Felicidade é achar dinheiro no bolso. Aquela nota de cinco reais borrada, amassada, toda lascada, sobrevivente da potência da máquina de lavar e da eficiência do sabão em pó multiação que limpa, desinfeta, amacia, perfuma e vem com mensagem motivacional no verso da caixa. Talvez dê para comprar um salgado de presunto no boteco da esquina ou um chaveiro que brilha no escuro, no camelô do centro. Não importa se aquele papel embolado, esquecido na calça surrada, não tem potencial pra resolver a vida ou te levar a Vegas. O dia está ganho. É riso no canto da boca e alma em regozijo num prazer que supera o do salário que cai certinho na conta e o da casa quitada. Por um simples motivo: não era esperado.

O ser humano é bicho confuso. Passa a vida querendo estabilidade, mas abana o rabo mesmo é para o que está fora do script. Depois de um tempo as coisas boas ganham um ar de normalidade que aniquila nossa capacidade de reconhecê-las como matéria-prima para contentamento. Culpa desse buraco inconveniente que carregamos no peito e que pede sempre uma novidade como prova de que há razão para festejar. Ter saúde, comida, cama quente no frio e ar condicionado no verão não conta tanto. Ter mãe e pai vivos, local de trabalho salubre, amigos parceiros e guarda-roupa completo até que conta, mas passa batido. É aquele negócio: já estão internalizados como o básico, que deixamos de ver como vantagem. Basta, porém, um palito de picolé premiado e ressurge a sensação de que tudo vai bem.

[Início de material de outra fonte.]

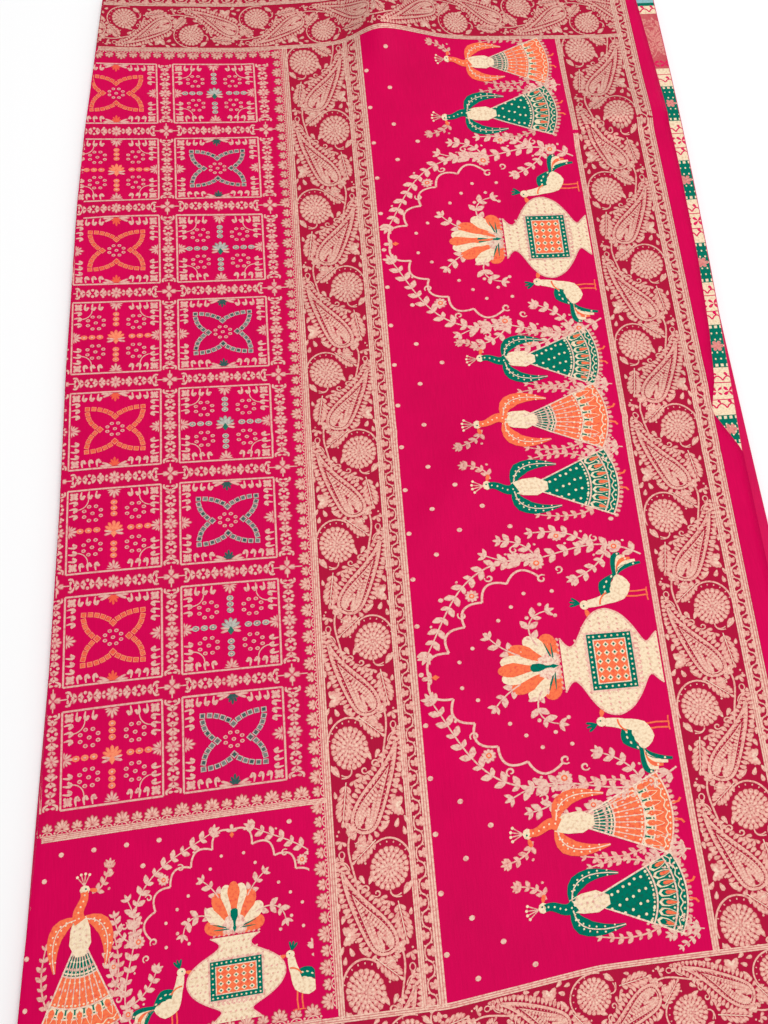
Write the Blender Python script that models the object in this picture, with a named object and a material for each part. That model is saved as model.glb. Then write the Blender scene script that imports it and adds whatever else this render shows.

Sejamos francos: a gente sabe que a regra para ser feliz é valorizar o que se tem — e sabe, sobretudo, que não há regras para ser feliz. Mesmo assim, soa plausível que o segredo do bem-estar duradouro esteja em enxergar como sorte o que tende a parecer comum. Cientes disso, nos esforçamos no mantra da gratidão. A gratidão cotidiana, tantas vezes banalizada, triunfante no modismo que assola as redes sociais ornamentado com emojis e frases de autoria duvidosa, mas que cumpre a função de nos tornar atentos aos privilégios que nos cercam. Gratidão pelo pão na chapa, pela liquidação da loja, pelo ônibus que passou no horário, pelo pombo que desviou de nossas cabeças, pelo teflon que não deixa a omelete grudar na panela… seguimos o baile nos patrulhando para sermos gratos, tentando nos convencer de que o júbilo reside ali, no sossego do dia a dia. O coração, contudo, não se engana e palpita ávido por um ponto fora da curva que agite o marasmo da “felicidade normal”.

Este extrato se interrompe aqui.